When trust is strong and persistent, most interactions don’t need to be challenged at all. Friction becomes selective; applied only when confidence degrades, rather than by default. Legitimate users move faster because the system already knows them.

The most effective identity systems don’t demand attention. They operate quietly in the background, orchestrating signals and recalculating trust without disrupting the user experience.

Identity Is Now Core Digital Infrastructure

When reflecting on the state of identity in 2026, our key takeaway shouldn’t be how quickly fraud is evolving. The focus instead should be on where and how we must step up our defenses and clarify our priorities.  

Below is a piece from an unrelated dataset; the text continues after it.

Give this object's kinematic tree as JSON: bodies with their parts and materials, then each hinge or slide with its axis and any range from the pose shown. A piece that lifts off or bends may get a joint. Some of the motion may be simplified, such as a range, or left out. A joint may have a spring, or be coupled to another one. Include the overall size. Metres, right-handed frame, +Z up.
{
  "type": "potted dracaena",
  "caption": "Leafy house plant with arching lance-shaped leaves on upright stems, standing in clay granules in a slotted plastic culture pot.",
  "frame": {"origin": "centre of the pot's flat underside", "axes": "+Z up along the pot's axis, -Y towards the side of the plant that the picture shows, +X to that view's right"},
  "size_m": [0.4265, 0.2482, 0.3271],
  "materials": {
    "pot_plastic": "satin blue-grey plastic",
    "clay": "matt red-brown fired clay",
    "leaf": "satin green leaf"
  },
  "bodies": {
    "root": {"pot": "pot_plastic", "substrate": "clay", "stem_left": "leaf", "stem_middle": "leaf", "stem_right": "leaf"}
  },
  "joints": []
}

This moment offers challenges, but also an opportunity for increased clarity and focus. Point solutions, isolated checks, and one-time verification can’t keep pace with adaptive, lifecycle-wide risk. Identity is no longer a narrow control; it is a core digital infrastructure, underpinning access, transactions, recovery, and trust itself. 

That’s why the identity decisions you make now will shape your customer experience, operational resilience, and long-term growth for the long haul. And in the coming months and years, it’ll become evident which organizations view identity as a tool choice rather than a foundational capability. 

The path forward isn’t more steps. It’s better continuity through identity that persists, adapts, and strengthens over time. Systems that recognize trusted users across moments instead of forcing them to re-prove themselves again and again.